La démocratie suppose encore la libre compétition dans la course au pouvoir. Elle suppose même l’égalité des chances et de traitement. Or, la rébellion armée impose un chef suprême et un organigramme de guerre en décalage avec les exigences de gestion d’une société libre. Le citoyen obtient sa légitimité par sa participation aux combats, ce qui fait des guerriers, « les hommes forts » de la société. La force des arguments cède la place à la force des armes.
La démocratie suppose enfin la transparence et la bonne gouvernance. Or, la rébellion armée ouvre la voie aux pillages, aux enrichissements illicites et à l’exploitation impériale des ressources naturelles. Sur le plan historique, les putschs en Afrique n’ont permis que d’inverser les rapports de force dans la gestion rentière des ressources naturelles. En Côte d’Ivoire, la rébellion de 2002 avait pour prétexte la lutte contre la politique inégalitaire de l’ivoirité, pourtant les tiers-gagnants au pouvoir ont aussi lancé la politique du « rattrapage ethnique ». On parle même du « règne des Bakayoko » en référence à la présence des Bakayoko à la tête des principales institutions stratégiques.

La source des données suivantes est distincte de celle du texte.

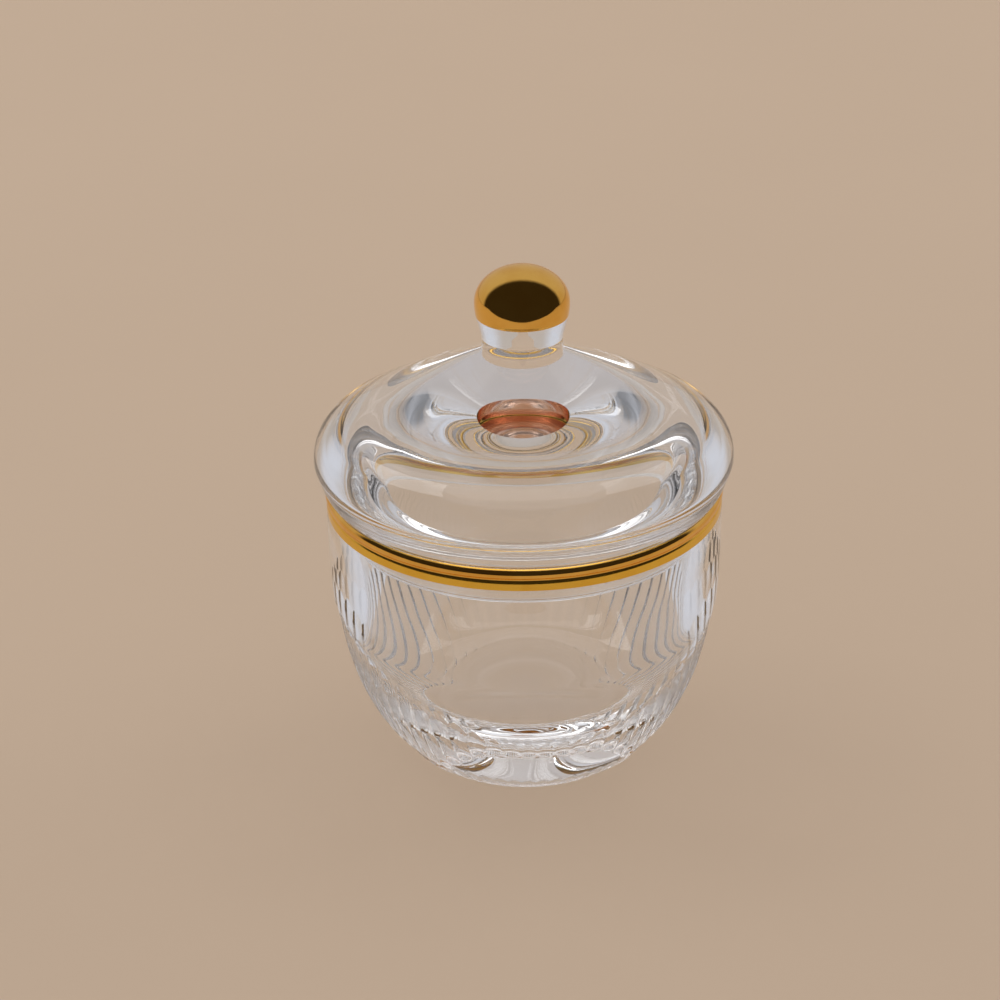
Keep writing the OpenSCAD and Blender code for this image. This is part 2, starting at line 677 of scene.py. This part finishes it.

En conclusion, nous disons que la prise de pouvoir par la force est parfois la seule alternative face à la dictature mais elle n’a pas jusqu’ici contribué à installer la démocratie et à changer le système de prédation qui mine l’Afrique. La rébellion et le pouvoir demeurent ethniques ou religieux et l’alternance au pouvoir provoquée, à quelques exceptions près, n’est qu’un jeu de chaises musicales qui permet de transférer la gestion patrimoniale de l’Etat d’un clan à l’autre. La rébellion de Mandela contre l’apartheid est peut-être l’exception qui confirme la règle sous réserve de la discussion sur la discrimination positive des Blancs.